What is the technology?

It uses advanced web techniques, guided decision design, and data analytics. Based on the employee’s profile and their answers to a few key questions, Easy Elect personalizes their benefit selection experience and guides them through the process.

Another example of our digital business strategy is on our investment side. We are a large asset management company, and we’ve had a global research platform for 20 years. We are building the next generation of that platform, which we are calling an analytics cockpit. It uses artificial intelligence to digest public information and internal data to augment our investment analysts’ work. It allows the analysts to use a much larger amount of data to make stock selection decisions. We started with stocks, but we will be rolling out the analytics cockpit to fixed income and then to our real estate business. We are finding that the tool is beating sell-side analyst projections, just using AI, before our analysts even become involved. The tool is in the early stages, but we are really excited about it.

How has your IT operating model changed to drive your digital strategy?

Several years ago, we began anticipating a move into digital strategy. We moved into agile — but not as an “IT only” initiative, because for Agile to be successful, the business and IT have to move at the same time.

We are now 100 percent agile in software development, and we are bringing agile to infrastructure and information security. That was the first big change in our operating model.

The second change was leveraging a digital ecosystem. We started using managed services and API-enabled systems years ago so that we would be ready for digital. We also knew that data analytics would be a growing part of our operating model, so we built an infrastructure to support AI and other analytics technologies. Finally, we recognized the importance of risk management, not just in information security, but in our digital business environments, as well, because when you move into digital, you expand your attack vector. 

What was the key to getting your business partners to invest time and resources in agile?

We have a complex set of multiple businesses. The first business that went agile was all in, but the shift wound up being bigger than they anticipated. By the time the second business unit moved to agile, leaders from the first business could help them anticipate the change. The advantage of being a large multi-business organization is that we can learn from one business to the next.

What advice do you have for CIOs who are looking to drive a digital business strategy in their companies?

Don’t develop a separate digital strategy; focus on a business strategy regardless of what technologies you are using. There is a natural tendency among business leaders to see what start-ups are doing or what a competitor has announced, and say, “What are we doing about that?” But the closer you can tie your investments in digital technologies to your business strategy, the better you will be at change management.  

For example, when the concept of the “robo advisor” came into wealth management, a shockwave went through our leadership that this technology would change everything and that we had to have one. I kept asking, what is the business strategy? Robo advisor technology could be strategically important to us, but by itself, it will not be so disruptive that we all need to drop everything and go in that direction.

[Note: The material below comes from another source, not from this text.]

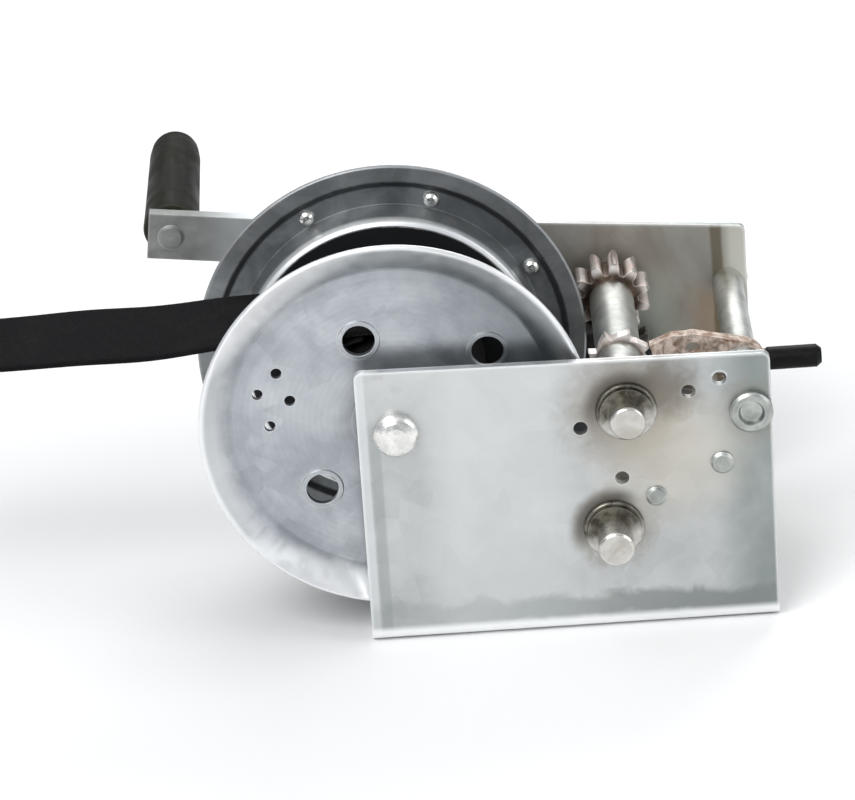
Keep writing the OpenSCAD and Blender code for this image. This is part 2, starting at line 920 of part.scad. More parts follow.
module pawl()
{
    knuckle = pawl_tip + [17, -2.6];
    color("sienna") difference()
    {
        sheet_across([0, 0], pawl_start, pawl_thick)
        {
            link(pawl_axis, pawl_eye_r, knuckle, 6.5);
            polygon([
                pawl_tip, pawl_tip + [1.4, -5.2], knuckle + [0, -6.5], knuckle + [3, 6.1], pawl_tip + [9, 3.6]
            ]);
            link(pawl_axis, lever_width / 2 + 1, lever_elbow, lever_width / 2);
            link(lever_elbow, lever_width / 2, lever_end, lever_width / 2);
        }
        rod(pawl_axis, pawl_start - 1, pawl_start + pawl_thick + 1, pawl_pin_r + running_gap);
        rod(knuckle, pawl_start - 1, pawl_start + pawl_thick + 1, 3);
    }
}

// Soft sleeve on the end of the pawl's lever
module pawl_sleeve()
{
    along = atan2(lever_end[1] - lever_elbow[1], lever_end[0] - lever_elbow[0]);
    start = lever_end - (sleeve_length - 6) * [cos(along), sin(along)];
    color("black") difference()
    {
        translate([start[0], depth(pawl_start + pawl_thick / 2), start[1]]) rotate([0, 90 - along, 0])
            rotate_extrude() polygon([
                [0, 0], [sleeve_r - 0.6, 0], [sleeve_r, 0.6], [sleeve_r, sleeve_length - 2],
                [sleeve_r - 1.6, sleeve_length], [0, sleeve_length]
            ]);
        sheet_across([0, 0], pawl_start, pawl_thick)
            link(lever_elbow, lever_width / 2, lever_end, lever_width / 2);
    }
}

// Strap end, hook and latch ---------------------------------------------------------------

// Places its children at the hook's eye, with local +X back towards the drum along the strap
module at_hook()
{
    translate([eye_place[0], depth(strap_start + strap_width / 2), eye_place[1]])
        rotate([0, -strap_fall, 0]) children();
}

// The sewn end of the strap, round the bar of the hook's eye
module strap_loop()
{
    t = strap_thick;
    bar_r = eye_bar / 2 + 2;
    inside = bar_r + 0.3;
    outside = inside + t;
    middle = (eye_outside[0] - eye_bar) / 2;
    tail = loop_room - middle;
    color("black") at_hook() translate([middle, strap_width / 2, 0]) rotate([90, 0, 0])
        linear_extrude(strap_width) difference()
        {
            union()
            {
                circle(outside);
                polygon([[0, outside], [0, -outside], [14, -t], [tail, -t], [tail, t], [14, t]]);
            }
            circle(inside);
            polygon([[0, inside], [0, -inside], [11, 0]]);
        }
}

// A rectangle with round corners, drawn about its middle
module offset_box(size, r)
{
    square([size[0] - 2 * r, size[1]], center = true);
    square([size[0], size[1] - 2 * r], center = true);
    for (sx = [-1, 1], sy = [-1, 1])
        translate([sx * (size[0] / 2 - r), sy * (size[1] / 2 - r)]) circle(r);
}

// Makes a flat outline as thick as the hook
module hook_part() { translate([0, 0, -hook_thick / 2]) linear_extrude(hook_thick) children(); }

module hook()
{
    point = hook_middle + polar((hook_outside_r + hook_throat_r) / 2, 92);
    color("silver") at_hook() difference()
    {
        union()
        {
            hook_part() offset_box(eye_outside, 6);
            hook_part() polygon([
                [-eye_outside[0] / 2 + 3, 22], [-eye_outside[0] / 2 + 3, -22], [-34, -neck_width / 2],
                [-48, -neck_width / 2 - 1], [-48, neck_width / 2 + 1], [-34, neck_width / 2 + 6]
            ]);
            difference()
            {
                hook_part() translate(hook_middle) circle(hook_outside_r);
                translate([0, 0, -hook_thick]) linear_extrude(2 * hook_thick)
                    polygon([hook_middle, [-43, 10.3], [-43, 40], hook_middle + polar(40, 92)]);
            }
            hook_part() translate(point) circle((hook_outside_r - hook_throat_r) / 2);
        }
        translate([0, 0, -hook_thick]) linear_extrude(2 * hook_thick) offset_box(eye_inside, 3);
        translate([hook_middle[0], hook_middle[1], -hook_thick])
            cylinder(h = 2 * hook_thick, r = hook_throat_r);
        translate([latch_pivot[0], latch_pivot[1], -hook_thick])
            cylinder(h = 2 * hook_thick, r = latch_rivet_r);
    }
}

// Sheet-metal gate that closes the hook's mouth, with a cheek on each face of the hook
module latch()
{
    half = hook_thick / 2 + latch_gap;
    reach = latch_end - latch_pivot;
    color("silver") at_hook() difference()
    {
        union()
        {
            for (d = [half, -half - latch_sheet]) translate([0, 0, d]) linear_extrude(latch_sheet)
                link(latch_pivot, 4.5, latch_pivot + 0.62 * reach, 3);
            translate([0, 0, -half]) linear_extrude(2 * half) polygon([
                latch_pivot + 0.25 * reach + [0.6, 1.8], latch_pivot + 0.25 * reach + [1.0, 3.3],
                latch_pivot + 0.62 * reach + [0, 3], latch_pivot + 0.62 * reach + [-0.4, 1.5]
            ]);
        }
        translate([latch_pivot[0], latch_pivot[1], -20]) cylinder(h = 40, r = latch_rivet_r + running_gap);
    }
}

module latch_rivet()
{
    half = hook_thick / 2 + latch_gap + latch_sheet + play;
    color("silver") at_hook() translate([latch_pivot[0], latch_pivot[1], 0]) rotate_extrude() polygon([
        [0, -half - 1.6], [2.4, -half - 1.6], [3.4, -half - 0.8], [3.4, -half], [latch_rivet_r, -half],
        [latch_rivet_r, half], [3.4, half], [3.4, half + 0.8], [2.4, half + 1.6], [0, half + 1.6]
    ]);
}

// Small torsion spring between the hook and one cheek of the latch
module latch_spring()
{
    r = 0.4;
    low = hook_thick / 2 + r + 0.1;
    steps = 24;
    coil = [
        for (i = [0:steps]) let (a = 40 + 500 * i / steps)
            [latch_pivot[0] + 2.9 * cos(a), latch_pivot[1] + 2.9 * sin(a), low + 1.0 * i / steps]
    ];
    ends = [coil[0] + [4, -5, 0], coil[steps] + [-7, -0.4, 0]];
    color("slategray") at_hook() wire(concat([ends[0]], coil, [ends[1]]), r, [0, 0, 1], 6);
}

frame();
shaft_bushings();
drum_axle_bolt();
axle_washer();
axle_nut();
axle_spacers();
pawl_pin();
pawl_spacers();
pawl_spring();
spring_post();
plate_rivet();
strap_run();
outer_flange();
drum_hub();
inner_flange();
drum_gear();
gear_rivets();
drum_bushings();
strap_anchor_bolt();
strap_anchor_nut();
strap_roll();
lower_shaft();
drum_pinion();
low_speed_gear();
lower_spacers();
lower_clips();
upper_shaft();
crank_pinion();
ratchet_wheel();
upper_spacers();
upper_clip();
crank_hub();
crank_arm();
crank_washer();
crank_nut();
grip_spindle();
grip();
pawl();
pawl_sleeve();
strap_loop();
hook();
latch();
latch_rivet();
latch_spring();
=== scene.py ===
"""Looks of the boat trailer winch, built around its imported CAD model."""

import math
import random

import bpy
from mathutils import Matrix, Vector


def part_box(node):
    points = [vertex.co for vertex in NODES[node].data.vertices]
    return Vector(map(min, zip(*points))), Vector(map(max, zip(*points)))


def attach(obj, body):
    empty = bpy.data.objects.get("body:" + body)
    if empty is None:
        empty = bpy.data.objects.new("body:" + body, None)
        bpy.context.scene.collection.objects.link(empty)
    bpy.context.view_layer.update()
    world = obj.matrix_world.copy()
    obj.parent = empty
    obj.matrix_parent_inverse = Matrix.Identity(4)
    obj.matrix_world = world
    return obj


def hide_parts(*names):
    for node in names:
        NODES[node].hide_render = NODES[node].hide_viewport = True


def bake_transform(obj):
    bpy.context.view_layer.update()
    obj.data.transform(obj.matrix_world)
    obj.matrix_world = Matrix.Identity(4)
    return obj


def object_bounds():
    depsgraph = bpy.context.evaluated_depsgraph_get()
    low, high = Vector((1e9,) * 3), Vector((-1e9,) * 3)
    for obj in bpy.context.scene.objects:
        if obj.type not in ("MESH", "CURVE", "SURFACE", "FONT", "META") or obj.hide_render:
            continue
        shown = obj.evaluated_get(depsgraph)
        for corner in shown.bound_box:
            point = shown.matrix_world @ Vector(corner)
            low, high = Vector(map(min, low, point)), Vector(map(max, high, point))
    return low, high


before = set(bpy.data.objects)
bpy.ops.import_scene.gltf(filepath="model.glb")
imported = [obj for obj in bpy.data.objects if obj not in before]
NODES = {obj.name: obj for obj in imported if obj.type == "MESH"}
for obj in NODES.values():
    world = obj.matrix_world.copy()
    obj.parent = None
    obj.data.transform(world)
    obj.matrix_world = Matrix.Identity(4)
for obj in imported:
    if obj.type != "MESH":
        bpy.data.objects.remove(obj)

CAD_LOW, CAD_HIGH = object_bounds()
MM = 0.001


# Places, all taken from the CAD model ---------------------------------------------------------


def middle(node):
    low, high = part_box(node)
    return (low + high) / 2


DRUM = middle("outer_flange")
LOWER = middle("lower_spacers")
UPPER = middle("upper_spacers")
PAWL = middle("pawl_spacers")
PLATE_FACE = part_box("frame")[0].y
ROLL_LOW, ROLL_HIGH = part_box("strap_roll")
FALL = math.radians(2)
STRAP_THICK = 2.4 * MM
STRAP_FREE = 206 * MM
STRAP_SEWN = 34 * MM
STRAP_MIDDLE = (ROLL_LOW.y + ROLL_HIGH.y) / 2
STRAP_WIDTH = ROLL_HIGH.y - ROLL_LOW.y
WRAP_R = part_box("strap_run")[1].x - DRUM.x - STRAP_THICK / 2
PULL = Vector((-math.cos(FALL), 0, -math.sin(FALL)))
PULL_UP = Vector((-math.sin(FALL), 0, math.cos(FALL)))
RUN_START = Vector((DRUM.x, STRAP_MIDDLE, DRUM.z)) + WRAP_R * PULL_UP
EYE = RUN_START + STRAP_FREE * PULL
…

People can understand a business strategy better than a technology that is dropped out of the blue. That doesn’t mean that you don’t keep an eye on emerging technologies, but by putting business strategy first, you only adopt those technologies that are good for your business and your customers. 

About Gary Scholten

Gary Scholten is executive vice president, CIO, and CDO of Principal Financial Group. He’s responsible for overseeing the company’s use of IT and driving digital strategy into all aspects of the business, as well as leading the company’s use of offshore resourcing and oversees Global Sourcing.

Scholten joined the company in 1980 as an assistant planning analyst. He held multiple IT positions, was promoted to senior vice president and CIO in 2002, and to executive vice president and CIO in 2014. He became CDO in 2017.

He received a bachelor’s degree from the University of Northern Iowa in Cedar Falls.